3D code data:
※ ※ ※
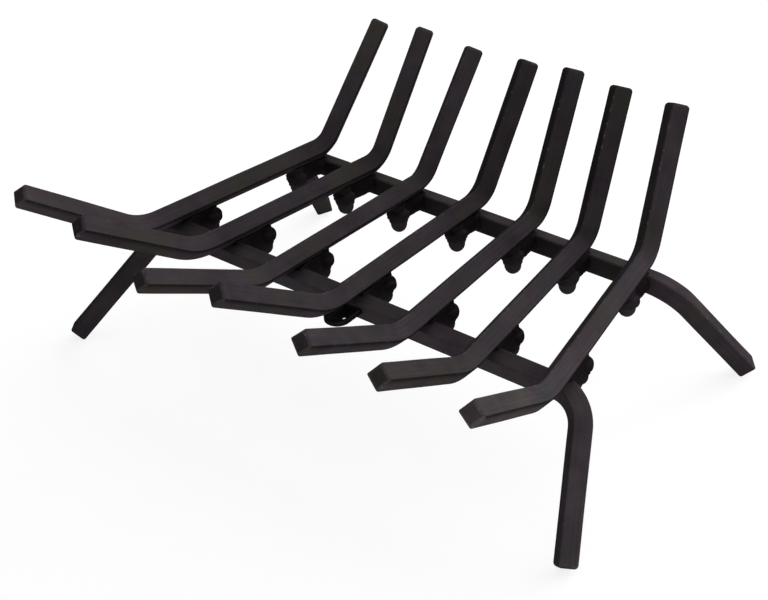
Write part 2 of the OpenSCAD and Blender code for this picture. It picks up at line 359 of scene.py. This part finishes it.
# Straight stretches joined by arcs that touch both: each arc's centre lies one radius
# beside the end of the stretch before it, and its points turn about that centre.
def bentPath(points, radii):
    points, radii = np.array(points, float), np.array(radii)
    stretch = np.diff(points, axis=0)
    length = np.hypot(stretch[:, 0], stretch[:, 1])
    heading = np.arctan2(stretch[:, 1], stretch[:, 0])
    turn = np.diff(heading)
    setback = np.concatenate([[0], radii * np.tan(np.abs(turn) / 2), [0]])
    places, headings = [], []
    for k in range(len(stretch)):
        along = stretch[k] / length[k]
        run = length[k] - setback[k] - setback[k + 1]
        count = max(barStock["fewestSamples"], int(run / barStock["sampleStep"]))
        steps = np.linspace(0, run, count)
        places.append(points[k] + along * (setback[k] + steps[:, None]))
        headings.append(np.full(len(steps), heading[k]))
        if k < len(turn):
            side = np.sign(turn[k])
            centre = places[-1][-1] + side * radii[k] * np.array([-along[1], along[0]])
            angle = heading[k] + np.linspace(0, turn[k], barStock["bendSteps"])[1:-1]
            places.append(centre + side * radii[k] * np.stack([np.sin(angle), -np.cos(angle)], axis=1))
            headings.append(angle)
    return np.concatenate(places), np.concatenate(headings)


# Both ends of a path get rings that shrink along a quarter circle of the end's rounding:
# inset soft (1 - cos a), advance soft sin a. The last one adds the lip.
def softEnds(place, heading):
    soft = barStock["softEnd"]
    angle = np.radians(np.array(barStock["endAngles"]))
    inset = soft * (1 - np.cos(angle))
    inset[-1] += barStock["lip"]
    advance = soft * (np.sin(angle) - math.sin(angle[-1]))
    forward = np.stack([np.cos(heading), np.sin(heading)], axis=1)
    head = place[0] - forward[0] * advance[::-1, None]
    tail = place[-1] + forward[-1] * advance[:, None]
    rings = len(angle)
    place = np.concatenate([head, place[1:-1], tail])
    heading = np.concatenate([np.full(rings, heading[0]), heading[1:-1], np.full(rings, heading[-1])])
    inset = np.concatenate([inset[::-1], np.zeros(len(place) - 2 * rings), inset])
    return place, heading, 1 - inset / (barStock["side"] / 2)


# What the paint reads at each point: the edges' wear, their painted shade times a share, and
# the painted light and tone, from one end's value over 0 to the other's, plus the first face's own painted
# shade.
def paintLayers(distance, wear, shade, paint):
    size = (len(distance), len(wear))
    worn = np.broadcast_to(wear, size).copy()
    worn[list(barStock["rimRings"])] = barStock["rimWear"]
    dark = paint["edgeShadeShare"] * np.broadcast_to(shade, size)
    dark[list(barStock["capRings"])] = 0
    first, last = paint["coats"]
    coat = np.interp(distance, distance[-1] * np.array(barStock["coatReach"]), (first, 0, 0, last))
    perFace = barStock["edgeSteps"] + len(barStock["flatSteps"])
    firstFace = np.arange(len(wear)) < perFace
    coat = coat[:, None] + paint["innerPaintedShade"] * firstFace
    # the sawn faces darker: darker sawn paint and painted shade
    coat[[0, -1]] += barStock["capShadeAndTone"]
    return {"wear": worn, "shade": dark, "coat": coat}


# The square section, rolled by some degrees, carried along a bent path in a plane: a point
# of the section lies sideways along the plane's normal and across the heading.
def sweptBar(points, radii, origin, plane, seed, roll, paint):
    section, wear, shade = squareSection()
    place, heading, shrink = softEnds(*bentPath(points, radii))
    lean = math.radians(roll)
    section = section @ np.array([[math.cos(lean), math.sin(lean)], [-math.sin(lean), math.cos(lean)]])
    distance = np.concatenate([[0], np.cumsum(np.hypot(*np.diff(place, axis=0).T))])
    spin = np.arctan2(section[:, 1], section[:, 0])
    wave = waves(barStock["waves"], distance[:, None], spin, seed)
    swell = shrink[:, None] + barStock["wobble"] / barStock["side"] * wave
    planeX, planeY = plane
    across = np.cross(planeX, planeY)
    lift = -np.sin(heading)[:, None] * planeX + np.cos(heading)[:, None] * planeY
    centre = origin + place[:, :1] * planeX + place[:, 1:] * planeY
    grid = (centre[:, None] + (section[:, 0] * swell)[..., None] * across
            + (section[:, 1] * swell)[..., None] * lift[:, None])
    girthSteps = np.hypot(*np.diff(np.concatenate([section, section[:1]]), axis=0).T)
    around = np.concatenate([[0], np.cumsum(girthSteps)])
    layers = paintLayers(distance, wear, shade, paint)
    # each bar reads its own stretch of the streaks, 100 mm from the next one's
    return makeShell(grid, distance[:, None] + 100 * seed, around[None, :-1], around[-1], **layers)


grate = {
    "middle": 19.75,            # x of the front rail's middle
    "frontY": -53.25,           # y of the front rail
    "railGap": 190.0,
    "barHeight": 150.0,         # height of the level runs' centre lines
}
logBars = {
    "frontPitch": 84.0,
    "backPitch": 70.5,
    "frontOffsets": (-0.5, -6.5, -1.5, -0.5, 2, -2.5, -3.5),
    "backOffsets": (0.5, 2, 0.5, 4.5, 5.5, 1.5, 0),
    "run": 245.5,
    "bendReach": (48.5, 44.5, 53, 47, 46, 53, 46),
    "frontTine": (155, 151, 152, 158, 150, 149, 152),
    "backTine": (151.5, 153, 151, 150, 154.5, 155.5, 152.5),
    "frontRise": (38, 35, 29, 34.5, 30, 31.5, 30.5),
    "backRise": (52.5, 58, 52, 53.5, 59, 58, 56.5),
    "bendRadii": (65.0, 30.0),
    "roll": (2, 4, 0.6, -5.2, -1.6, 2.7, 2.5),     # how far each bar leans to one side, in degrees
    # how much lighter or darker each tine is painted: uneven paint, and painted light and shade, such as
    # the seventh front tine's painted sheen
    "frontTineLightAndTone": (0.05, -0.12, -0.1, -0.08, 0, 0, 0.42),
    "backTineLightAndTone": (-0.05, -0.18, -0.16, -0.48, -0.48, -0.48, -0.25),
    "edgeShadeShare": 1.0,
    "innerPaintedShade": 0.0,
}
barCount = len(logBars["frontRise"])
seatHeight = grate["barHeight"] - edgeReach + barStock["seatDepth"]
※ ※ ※
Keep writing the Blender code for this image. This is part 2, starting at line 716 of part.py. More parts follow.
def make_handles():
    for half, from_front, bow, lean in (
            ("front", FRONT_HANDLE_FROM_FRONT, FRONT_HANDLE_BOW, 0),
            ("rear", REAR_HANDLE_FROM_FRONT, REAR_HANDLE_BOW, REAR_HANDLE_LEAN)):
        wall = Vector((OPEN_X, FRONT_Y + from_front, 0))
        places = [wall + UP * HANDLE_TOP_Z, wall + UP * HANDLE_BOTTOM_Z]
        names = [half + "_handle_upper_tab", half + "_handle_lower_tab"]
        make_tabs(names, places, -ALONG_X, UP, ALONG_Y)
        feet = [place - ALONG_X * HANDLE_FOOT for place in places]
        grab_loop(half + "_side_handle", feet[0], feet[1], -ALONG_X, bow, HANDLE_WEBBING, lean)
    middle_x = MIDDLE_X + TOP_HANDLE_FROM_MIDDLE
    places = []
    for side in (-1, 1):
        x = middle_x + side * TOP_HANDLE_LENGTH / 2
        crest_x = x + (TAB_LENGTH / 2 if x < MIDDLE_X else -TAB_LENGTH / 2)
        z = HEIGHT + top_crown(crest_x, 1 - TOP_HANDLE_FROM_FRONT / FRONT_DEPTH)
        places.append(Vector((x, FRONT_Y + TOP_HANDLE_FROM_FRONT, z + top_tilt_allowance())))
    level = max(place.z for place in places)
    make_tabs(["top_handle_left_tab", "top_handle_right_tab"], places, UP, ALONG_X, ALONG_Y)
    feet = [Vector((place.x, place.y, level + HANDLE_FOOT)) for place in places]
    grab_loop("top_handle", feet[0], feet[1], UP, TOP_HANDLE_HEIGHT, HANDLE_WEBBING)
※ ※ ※
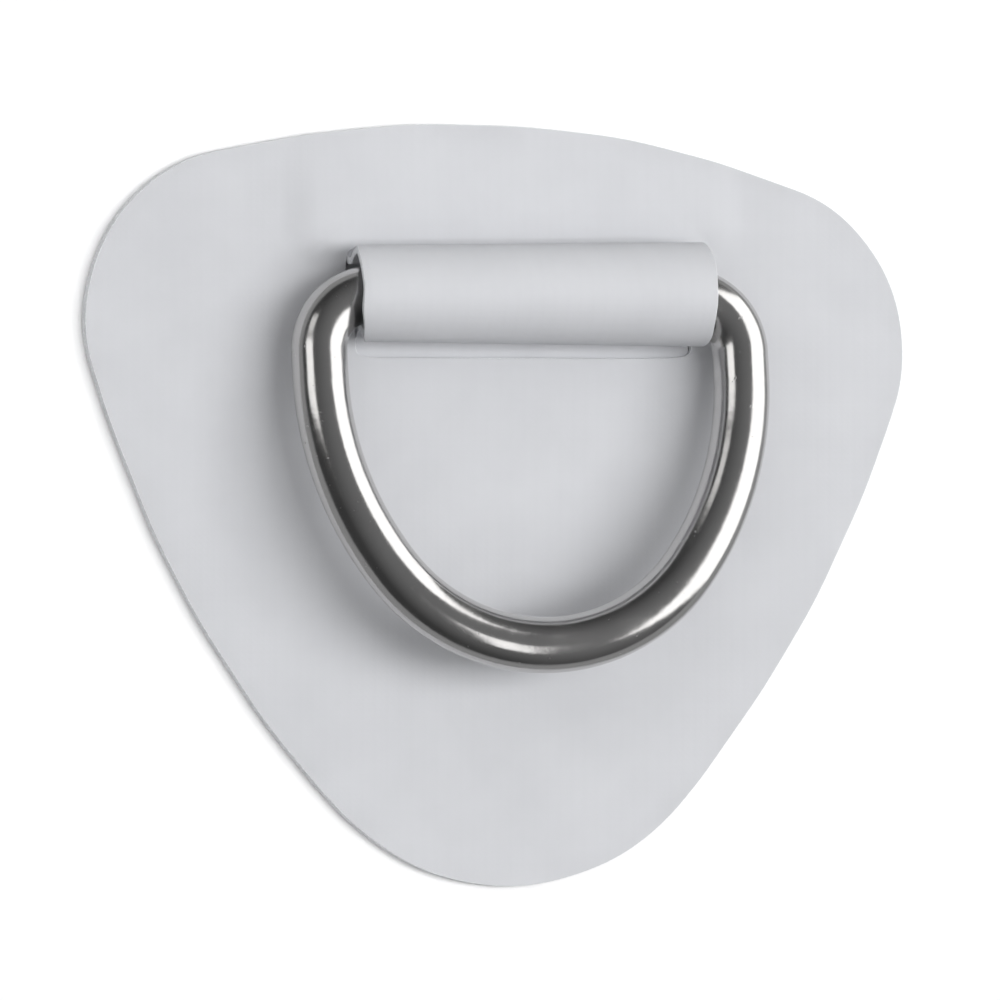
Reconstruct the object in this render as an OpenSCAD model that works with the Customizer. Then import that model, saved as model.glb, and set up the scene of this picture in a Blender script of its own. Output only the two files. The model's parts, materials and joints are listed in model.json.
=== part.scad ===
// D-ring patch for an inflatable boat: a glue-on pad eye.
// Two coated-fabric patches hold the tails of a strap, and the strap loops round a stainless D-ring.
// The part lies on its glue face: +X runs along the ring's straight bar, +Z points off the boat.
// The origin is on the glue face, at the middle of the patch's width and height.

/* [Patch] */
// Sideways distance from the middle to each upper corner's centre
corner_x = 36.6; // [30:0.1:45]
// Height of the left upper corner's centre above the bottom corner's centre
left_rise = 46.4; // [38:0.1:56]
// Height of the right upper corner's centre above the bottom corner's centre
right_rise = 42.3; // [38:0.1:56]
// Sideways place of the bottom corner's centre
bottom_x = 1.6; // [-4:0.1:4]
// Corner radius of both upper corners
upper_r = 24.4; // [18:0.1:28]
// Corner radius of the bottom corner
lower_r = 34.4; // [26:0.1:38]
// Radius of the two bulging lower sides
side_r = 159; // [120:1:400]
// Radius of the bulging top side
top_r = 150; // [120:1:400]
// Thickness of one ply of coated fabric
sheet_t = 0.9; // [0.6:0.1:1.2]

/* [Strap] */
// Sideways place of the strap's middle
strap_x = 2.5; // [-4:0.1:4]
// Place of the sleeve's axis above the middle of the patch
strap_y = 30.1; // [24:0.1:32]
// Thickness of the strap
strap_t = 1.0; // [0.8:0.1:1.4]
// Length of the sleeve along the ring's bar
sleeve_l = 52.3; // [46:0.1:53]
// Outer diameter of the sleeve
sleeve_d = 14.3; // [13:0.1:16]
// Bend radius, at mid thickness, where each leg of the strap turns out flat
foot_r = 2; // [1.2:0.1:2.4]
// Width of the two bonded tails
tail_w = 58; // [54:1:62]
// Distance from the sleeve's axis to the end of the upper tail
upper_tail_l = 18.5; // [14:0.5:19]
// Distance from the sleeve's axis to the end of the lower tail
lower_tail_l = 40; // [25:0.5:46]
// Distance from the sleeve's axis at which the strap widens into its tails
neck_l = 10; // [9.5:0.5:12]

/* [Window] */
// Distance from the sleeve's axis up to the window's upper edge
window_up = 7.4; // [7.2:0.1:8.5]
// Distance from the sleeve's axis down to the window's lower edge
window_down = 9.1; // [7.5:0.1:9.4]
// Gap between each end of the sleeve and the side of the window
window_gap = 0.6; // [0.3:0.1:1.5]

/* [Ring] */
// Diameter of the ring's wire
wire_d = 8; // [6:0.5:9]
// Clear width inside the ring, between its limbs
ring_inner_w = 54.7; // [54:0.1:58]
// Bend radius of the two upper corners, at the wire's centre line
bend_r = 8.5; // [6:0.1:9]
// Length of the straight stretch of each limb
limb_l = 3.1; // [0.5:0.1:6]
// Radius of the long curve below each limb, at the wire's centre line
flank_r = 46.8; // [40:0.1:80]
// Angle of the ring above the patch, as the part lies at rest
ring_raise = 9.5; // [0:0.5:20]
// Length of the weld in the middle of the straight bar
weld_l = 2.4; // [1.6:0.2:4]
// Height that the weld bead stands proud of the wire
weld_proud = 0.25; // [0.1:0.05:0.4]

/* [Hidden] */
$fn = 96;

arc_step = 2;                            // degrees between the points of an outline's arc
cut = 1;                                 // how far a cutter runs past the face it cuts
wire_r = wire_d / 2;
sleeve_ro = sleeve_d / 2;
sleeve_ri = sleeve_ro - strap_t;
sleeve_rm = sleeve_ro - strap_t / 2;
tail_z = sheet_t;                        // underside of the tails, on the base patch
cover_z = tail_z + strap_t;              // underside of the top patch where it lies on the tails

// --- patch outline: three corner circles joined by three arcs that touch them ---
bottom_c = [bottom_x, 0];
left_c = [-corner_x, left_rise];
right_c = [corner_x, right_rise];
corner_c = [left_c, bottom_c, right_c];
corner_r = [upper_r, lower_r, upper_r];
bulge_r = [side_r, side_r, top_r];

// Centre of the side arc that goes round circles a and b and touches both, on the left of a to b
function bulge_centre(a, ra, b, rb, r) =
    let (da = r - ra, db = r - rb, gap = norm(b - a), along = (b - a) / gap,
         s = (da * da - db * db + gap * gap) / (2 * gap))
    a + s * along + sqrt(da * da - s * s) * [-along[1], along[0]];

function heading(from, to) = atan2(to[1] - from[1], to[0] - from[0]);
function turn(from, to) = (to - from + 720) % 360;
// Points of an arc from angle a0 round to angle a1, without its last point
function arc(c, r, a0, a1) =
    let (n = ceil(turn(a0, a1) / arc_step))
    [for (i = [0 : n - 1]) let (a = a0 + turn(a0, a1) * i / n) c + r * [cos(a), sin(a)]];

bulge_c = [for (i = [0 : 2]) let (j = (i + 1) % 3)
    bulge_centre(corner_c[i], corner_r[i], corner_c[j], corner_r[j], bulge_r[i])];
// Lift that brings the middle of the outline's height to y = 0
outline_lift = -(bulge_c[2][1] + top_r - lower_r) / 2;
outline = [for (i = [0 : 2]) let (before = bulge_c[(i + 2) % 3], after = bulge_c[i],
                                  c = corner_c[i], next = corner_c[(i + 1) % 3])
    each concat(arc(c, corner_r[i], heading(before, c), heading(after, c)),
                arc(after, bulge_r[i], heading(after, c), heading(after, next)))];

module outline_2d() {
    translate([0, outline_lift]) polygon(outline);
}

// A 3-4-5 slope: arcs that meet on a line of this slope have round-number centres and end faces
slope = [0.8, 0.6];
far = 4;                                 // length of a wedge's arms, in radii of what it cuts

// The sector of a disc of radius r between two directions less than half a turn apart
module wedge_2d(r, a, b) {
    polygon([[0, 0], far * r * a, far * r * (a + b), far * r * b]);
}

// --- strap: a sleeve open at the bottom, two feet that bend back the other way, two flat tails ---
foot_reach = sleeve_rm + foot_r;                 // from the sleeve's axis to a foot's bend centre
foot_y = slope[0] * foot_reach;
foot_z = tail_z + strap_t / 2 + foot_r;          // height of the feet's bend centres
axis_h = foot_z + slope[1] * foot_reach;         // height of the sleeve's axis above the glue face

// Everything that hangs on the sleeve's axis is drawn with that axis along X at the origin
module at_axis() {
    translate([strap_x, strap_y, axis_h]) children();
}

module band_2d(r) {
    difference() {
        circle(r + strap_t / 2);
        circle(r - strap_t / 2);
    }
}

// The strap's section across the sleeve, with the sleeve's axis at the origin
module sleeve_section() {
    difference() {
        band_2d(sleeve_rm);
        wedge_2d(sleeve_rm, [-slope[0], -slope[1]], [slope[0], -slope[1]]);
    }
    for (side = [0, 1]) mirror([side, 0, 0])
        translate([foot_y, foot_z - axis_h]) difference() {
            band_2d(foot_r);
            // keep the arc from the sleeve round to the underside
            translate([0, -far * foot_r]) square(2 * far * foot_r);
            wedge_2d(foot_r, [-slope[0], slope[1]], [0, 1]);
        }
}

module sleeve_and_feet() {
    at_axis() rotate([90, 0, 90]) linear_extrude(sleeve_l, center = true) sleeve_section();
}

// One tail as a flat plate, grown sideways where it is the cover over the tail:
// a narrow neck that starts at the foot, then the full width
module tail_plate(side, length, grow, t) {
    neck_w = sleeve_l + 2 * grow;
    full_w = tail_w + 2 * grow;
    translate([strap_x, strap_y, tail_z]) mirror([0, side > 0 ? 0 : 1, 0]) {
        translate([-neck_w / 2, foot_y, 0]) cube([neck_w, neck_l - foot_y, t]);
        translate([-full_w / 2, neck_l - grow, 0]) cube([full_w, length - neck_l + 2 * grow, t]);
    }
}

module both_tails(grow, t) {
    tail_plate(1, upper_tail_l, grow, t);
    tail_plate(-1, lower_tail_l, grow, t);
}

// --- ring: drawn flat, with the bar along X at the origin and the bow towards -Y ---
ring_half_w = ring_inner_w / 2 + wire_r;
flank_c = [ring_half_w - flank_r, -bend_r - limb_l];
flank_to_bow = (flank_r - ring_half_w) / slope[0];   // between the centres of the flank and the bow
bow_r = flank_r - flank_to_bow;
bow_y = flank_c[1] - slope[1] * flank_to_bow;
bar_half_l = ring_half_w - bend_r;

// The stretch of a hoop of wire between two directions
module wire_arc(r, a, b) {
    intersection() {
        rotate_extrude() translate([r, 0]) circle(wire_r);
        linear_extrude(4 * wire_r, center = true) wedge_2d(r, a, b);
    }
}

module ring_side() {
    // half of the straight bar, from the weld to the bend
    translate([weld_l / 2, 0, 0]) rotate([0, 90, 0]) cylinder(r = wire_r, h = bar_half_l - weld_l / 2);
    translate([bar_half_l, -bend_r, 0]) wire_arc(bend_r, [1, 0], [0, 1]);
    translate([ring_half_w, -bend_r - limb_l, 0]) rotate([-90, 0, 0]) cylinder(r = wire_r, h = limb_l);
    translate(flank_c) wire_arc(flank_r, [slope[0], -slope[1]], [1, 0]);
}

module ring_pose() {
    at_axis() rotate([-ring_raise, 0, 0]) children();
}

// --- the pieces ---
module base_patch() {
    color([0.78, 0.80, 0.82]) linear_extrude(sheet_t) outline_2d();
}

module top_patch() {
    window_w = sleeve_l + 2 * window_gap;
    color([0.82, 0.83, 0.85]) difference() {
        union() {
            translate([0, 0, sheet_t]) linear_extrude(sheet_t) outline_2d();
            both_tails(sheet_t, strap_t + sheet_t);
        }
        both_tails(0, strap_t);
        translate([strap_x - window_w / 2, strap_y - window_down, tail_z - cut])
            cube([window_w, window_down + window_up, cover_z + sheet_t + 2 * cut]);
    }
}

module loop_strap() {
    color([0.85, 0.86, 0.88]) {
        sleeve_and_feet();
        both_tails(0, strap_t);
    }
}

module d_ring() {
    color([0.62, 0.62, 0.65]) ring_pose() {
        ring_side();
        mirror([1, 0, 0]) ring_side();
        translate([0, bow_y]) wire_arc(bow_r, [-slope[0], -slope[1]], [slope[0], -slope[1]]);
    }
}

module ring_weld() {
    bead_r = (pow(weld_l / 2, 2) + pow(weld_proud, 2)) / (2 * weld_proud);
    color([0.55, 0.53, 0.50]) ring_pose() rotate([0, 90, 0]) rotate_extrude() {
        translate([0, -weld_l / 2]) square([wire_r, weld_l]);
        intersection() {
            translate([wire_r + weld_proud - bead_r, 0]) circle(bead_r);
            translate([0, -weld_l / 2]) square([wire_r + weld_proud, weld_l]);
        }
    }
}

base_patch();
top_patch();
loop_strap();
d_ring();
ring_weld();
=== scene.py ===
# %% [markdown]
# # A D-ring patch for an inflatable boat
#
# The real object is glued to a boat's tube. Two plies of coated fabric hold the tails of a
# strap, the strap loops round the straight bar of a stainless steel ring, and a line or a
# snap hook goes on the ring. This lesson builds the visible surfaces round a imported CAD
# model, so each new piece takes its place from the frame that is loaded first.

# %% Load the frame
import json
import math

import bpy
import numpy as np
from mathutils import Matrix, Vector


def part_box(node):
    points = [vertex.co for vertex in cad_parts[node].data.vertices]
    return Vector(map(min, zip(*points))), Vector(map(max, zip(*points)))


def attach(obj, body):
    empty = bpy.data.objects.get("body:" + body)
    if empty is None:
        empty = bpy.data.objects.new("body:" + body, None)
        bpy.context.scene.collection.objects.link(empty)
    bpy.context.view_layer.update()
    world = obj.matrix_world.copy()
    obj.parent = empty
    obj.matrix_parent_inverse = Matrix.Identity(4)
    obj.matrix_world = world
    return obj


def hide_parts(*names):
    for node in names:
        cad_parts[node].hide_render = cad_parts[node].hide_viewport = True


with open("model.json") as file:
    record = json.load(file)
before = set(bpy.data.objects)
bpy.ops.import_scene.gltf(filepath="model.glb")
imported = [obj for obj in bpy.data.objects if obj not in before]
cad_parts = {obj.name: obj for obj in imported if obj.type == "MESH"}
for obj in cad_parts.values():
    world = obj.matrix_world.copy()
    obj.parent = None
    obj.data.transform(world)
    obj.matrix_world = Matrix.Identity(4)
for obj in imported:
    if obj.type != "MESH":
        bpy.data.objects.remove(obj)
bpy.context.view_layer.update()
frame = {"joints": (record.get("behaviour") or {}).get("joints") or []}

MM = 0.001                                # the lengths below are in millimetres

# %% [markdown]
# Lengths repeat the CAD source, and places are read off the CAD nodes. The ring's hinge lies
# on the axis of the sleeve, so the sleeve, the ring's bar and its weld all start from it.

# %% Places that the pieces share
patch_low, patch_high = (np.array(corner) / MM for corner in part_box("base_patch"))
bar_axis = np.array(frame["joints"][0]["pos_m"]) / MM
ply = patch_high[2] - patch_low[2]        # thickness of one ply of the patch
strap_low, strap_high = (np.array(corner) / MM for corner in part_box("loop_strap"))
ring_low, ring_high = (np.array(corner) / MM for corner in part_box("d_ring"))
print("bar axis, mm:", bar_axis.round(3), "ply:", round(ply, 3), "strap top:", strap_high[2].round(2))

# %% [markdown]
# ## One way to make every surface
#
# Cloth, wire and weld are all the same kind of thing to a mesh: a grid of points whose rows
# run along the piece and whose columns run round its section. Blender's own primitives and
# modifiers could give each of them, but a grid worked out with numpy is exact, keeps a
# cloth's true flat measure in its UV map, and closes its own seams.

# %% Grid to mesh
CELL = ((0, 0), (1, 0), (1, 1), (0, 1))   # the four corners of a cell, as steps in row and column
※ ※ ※
What this task involves
Set out every line from the material that contains the string "update".

Task response
    bpy.context.view_layer.update()
bpy.context.view_layer.update()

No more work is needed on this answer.